begin

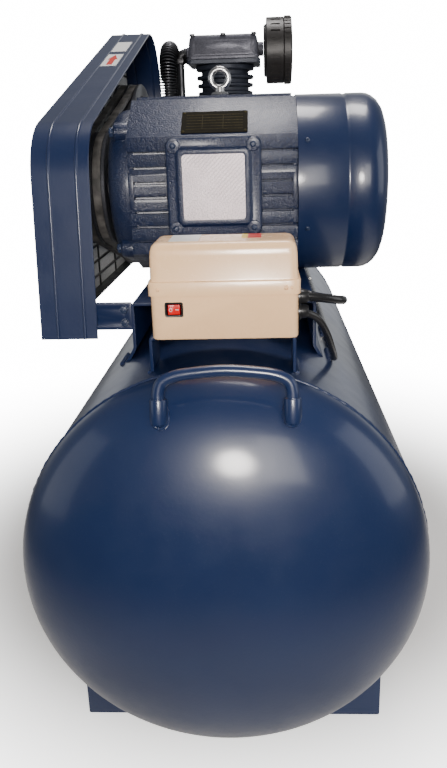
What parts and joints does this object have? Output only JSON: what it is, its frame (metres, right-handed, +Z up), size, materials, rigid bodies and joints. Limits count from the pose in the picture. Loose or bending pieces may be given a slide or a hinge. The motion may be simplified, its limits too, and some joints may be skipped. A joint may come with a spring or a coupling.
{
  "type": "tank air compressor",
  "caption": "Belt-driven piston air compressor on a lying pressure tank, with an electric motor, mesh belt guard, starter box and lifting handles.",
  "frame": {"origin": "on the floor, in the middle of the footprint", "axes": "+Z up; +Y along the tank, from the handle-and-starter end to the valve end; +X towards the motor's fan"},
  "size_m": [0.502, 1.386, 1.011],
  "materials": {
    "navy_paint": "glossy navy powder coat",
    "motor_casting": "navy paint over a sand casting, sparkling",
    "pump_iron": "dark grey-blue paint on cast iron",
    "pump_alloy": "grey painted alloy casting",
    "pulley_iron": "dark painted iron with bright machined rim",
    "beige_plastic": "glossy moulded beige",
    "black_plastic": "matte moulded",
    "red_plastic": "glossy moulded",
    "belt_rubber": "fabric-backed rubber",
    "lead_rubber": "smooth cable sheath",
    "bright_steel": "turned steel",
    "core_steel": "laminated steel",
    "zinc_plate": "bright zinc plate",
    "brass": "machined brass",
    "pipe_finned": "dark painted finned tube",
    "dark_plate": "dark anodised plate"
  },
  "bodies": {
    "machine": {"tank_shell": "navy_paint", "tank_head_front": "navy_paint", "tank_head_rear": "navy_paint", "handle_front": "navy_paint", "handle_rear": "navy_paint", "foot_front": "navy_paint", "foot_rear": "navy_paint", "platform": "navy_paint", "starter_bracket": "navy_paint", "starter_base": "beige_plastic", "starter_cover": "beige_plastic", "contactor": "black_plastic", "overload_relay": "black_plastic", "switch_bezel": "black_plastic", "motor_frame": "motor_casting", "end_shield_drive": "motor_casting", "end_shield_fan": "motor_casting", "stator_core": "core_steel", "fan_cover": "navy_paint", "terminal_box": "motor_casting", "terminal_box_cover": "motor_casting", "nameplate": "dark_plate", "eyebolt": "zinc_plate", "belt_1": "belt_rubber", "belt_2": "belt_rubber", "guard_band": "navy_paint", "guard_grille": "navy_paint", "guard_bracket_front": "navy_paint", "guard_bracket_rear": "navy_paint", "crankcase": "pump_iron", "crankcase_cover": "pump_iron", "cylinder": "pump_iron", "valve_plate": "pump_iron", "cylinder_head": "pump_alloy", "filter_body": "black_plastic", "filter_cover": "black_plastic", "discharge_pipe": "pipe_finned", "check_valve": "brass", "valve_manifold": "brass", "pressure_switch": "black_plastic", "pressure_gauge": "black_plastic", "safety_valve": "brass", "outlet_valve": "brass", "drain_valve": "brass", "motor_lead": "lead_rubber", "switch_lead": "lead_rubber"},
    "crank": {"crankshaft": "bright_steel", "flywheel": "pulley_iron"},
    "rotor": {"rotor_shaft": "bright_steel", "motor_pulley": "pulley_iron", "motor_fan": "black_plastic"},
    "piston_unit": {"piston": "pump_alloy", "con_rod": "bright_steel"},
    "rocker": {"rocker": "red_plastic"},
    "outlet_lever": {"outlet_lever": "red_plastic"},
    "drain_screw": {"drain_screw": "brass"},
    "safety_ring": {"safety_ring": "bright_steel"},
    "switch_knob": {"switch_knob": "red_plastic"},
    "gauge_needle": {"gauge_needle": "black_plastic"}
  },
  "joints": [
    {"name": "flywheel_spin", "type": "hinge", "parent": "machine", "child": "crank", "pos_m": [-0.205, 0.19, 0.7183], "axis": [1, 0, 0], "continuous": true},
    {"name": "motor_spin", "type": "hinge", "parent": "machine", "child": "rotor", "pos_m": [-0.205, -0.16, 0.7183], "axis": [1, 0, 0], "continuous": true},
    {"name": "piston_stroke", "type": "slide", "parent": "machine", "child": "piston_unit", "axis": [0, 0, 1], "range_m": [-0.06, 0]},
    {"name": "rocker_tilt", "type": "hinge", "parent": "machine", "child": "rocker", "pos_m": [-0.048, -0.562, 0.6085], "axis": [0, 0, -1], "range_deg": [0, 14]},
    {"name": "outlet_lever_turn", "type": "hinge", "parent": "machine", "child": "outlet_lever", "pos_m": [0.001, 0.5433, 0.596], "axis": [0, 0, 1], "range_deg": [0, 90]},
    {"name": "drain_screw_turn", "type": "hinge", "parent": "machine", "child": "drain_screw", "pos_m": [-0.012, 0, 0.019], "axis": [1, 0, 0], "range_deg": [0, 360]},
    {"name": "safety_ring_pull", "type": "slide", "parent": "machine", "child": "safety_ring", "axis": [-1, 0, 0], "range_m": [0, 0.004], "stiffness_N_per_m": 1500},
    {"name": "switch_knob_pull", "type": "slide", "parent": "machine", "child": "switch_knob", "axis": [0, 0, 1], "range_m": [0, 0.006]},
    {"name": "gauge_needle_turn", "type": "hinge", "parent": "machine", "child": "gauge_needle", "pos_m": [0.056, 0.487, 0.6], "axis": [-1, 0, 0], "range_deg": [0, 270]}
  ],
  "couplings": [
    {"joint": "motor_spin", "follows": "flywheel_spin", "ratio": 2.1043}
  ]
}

end

**TASK**
In the material above, show every line where the word "bodies" turns up.

**ANSWER TO THIS PROBLEM**
What parts and joints does this object have? Output only JSON: what it is, its frame (metres, right-handed, +Z up), size, materials, rigid bodies and joints. Limits count from the pose in the picture. Loose or bending pieces may be given a slide or a hinge. The motion may be simplified, its limits too, and some joints may be skipped. A joint may come with a spring or a coupling.
  "bodies": {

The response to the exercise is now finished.